Resumo:
This study aims to investigate the relationship between neoliberal rationality, labor
management in contemporary capitalism, and the control of worker subjectivity in the new
forms of labor exploitation. The central objective is to understand how neoliberalism shapes
and utilizes suffering at work as a form of control and productivity, employing the neoliberal
paradigm of self-governance. Furthermore, the study intends to analyze how neoliberalism
impacts the boundary between personal life and work, as new labor management seeks the
intellectual subsumption of workers and the domination of their psyche in the exploitation of
surplus value.
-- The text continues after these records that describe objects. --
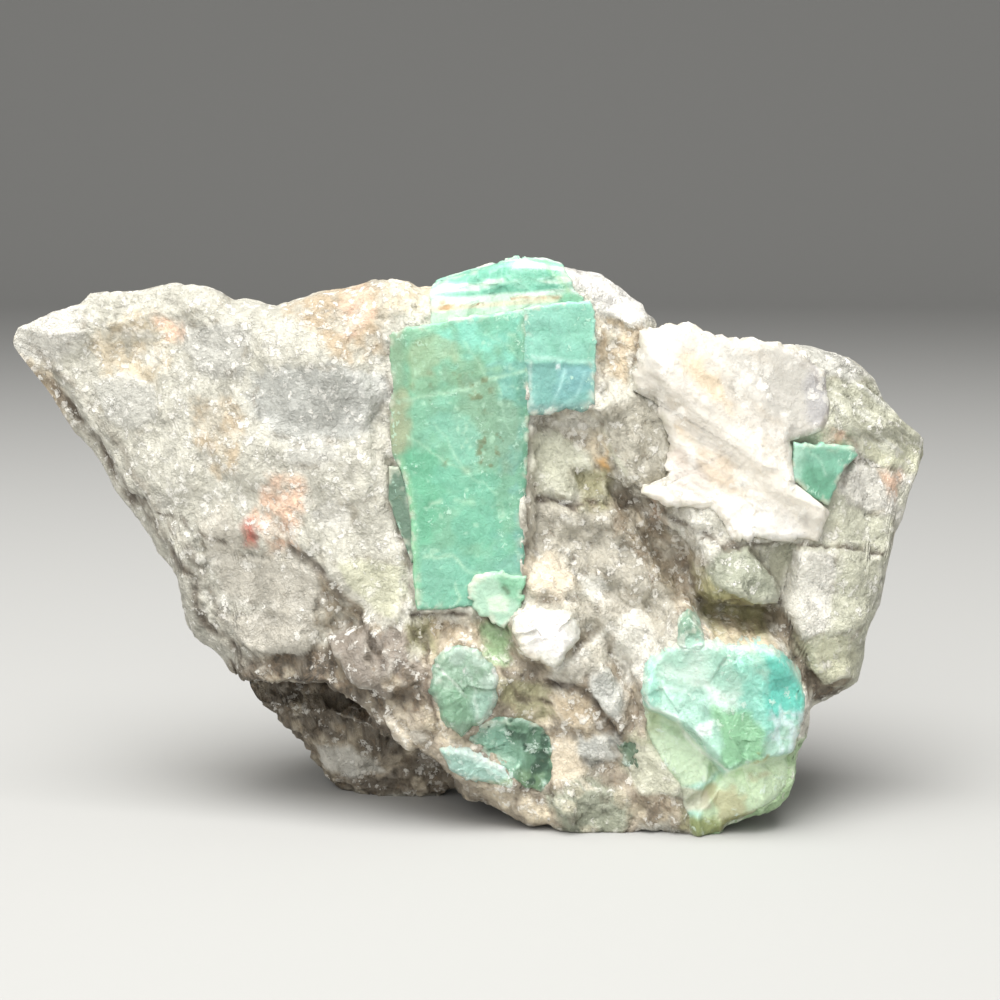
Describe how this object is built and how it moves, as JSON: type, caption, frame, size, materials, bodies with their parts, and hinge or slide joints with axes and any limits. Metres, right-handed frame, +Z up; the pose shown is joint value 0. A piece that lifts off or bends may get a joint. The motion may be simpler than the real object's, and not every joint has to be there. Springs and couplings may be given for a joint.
{
  "type": "mineral specimen",
  "caption": "Broken lump of grey quartz and feldspar rock with pale green emerald and beryl crystals set in its front face, resting on its lower edge.",
  "frame": {"origin": "centre of the bounding box's footprint, on the ground plane", "axes": "+X along the longest side, from the pointed end towards the feldspar end; +Z up as it rests; the crystals face -Y"},
  "size_m": [0.079, 0.0336, 0.0463],
  "materials": {
    "matrix": "rough broken grey quartz, cream feldspar and dark mica, with tan weathering",
    "feldspar": "white to cream cleaved feldspar, satin",
    "quartz": "clear grey quartz, glassy breaks",
    "emerald": "milky green emerald, glossy crystal faces with healed cracks",
    "pale_beryl": "pale aqua to yellow-green beryl, waxy to glassy"
  },
  "bodies": {
    "root": {"beryl_dark": "pale_beryl", "beryl_lower_right": "pale_beryl", "beryl_pale_rim": "pale_beryl", "beryl_rounded": "pale_beryl", "beryl_speck": "pale_beryl", "emerald_chip": "emerald", "emerald_crown": "emerald", "emerald_prism": "emerald", "emerald_side": "emerald", "emerald_small_right": "emerald", "feldspar_block": "feldspar", "matrix_rock": "matrix", "quartz_grain": "quartz"}
  },
  "joints": []
}
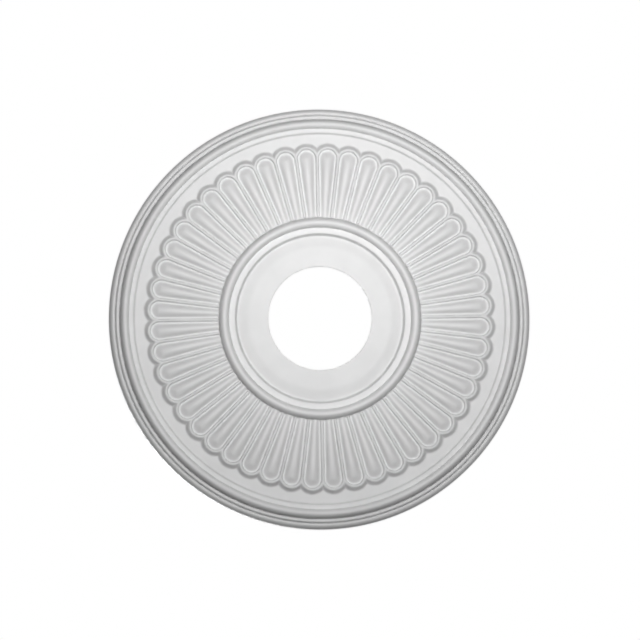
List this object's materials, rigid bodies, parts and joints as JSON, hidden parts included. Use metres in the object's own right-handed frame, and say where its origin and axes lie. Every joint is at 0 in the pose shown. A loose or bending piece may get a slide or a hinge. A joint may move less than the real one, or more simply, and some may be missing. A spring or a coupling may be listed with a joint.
{
  "type": "ceiling rose",
  "caption": "Round moulded ceiling rose with a centre hole, a ring of scalloped flutes and a stepped, beaded rim.",
  "frame": {"origin": "centre of the flat back, in the plane that lies against the ceiling", "axes": "+Z is the axis of the rose, pointing out of the back into the ceiling; the moulded face looks towards -Z; +Y runs along the middle of one flute"},
  "size_m": [0.4, 0.4, 0.019],
  "materials": {
    "casting": "matte"
  },
  "bodies": {
    "root": {"rose_casting": "casting"}
  },
  "joints": []
}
To this end, the crisis of Fordism and the rise of the flexible accumulation model
of Toyotism will be explored, along with the new morphology of work, which increasingly
encroaches upon the subjectivity of the worker. In addition, the study will examine the rise of
neoliberalism and how it shapes a new subject, one that must be managed and administered as
a small enterprise. It will also analyze how contemporary corporate management seeks to
suppress the dimension of conflict by employing the ethics of performance and achievement in
the workplace. Finally, it will address the precarization of labor in the digital age, focusing on
the Project Bill No. 12/2024, which aims to regulate the work of app-based drivers, highlighting
the current crisis of labor contract law and the dismantling of the minimum protections
established in traditional labor law doctrine.